Prototype River Sections Finished

Before the wash and gloss varnish

After the wash and gloss varnish

I decided to paint the water in shades of green, with a blend from dark to light toward the edges of the river bank. This looked good when I first applied the various green shades but has been lost in the wash and varnish stages, which is a shame but not a complete disaster. I added a couple of coats of gloss acrylic varnish and some Gamers Grass Moss tufts to break up the banks and cover a few dodgy bits. I think the end result is OK, so will crack on and make a few more river sections over the next week or so, of I can find the time.

Modular River Terrain Test Continued

It's been a busy morning but I've now started painting the two prototype sections of modular river tiles, following the tried and tested method that I've used on the desert terrain. I'm now waiting for the GW Agrax Earthshade wash to dry completely, before I can add a light dry brush to the river banks. I'm hoping to get at least a basecoat on the river itself by the end of the day, although I'm unsure if I will paint it in shades of reflective blue or a muddy brown?

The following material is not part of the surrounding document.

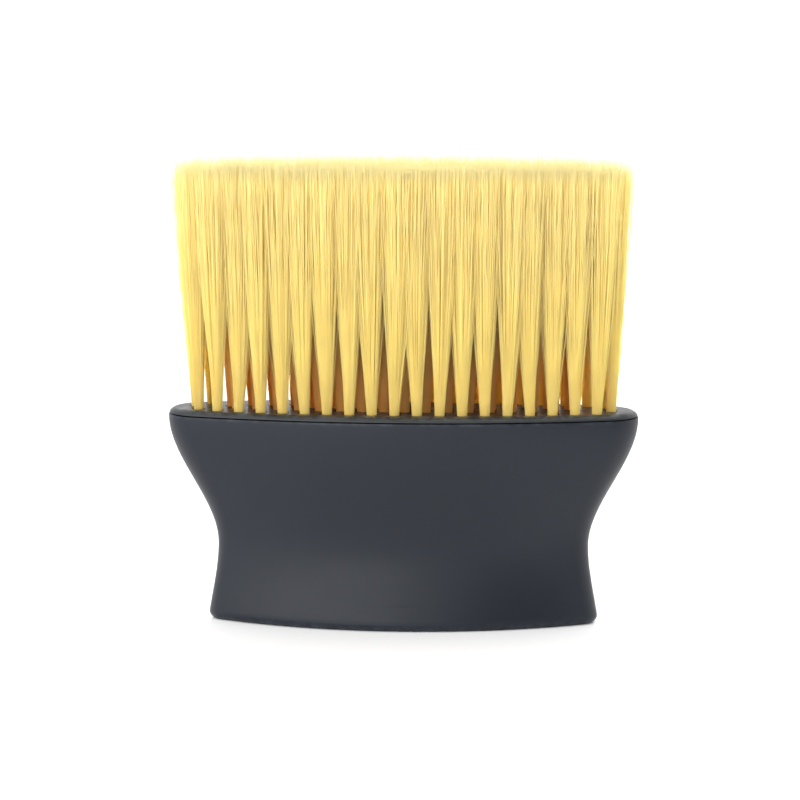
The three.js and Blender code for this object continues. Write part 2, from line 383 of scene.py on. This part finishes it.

I've also ordered a rather cool plank and post bridge to go over the river from Supreme Littleness Designs. This has a nice western look to it, despite being designed for Napoleonics, Seven years War, Malburians et al, so I think it will fit in very well. I'm sure there's a scenario or two that I can devise featuring a bridge, no doubt involving some blowing up with dynamite! When it arrives, I'll work out the best way to base it and paint it, so that it fits in with the rest of the river sections.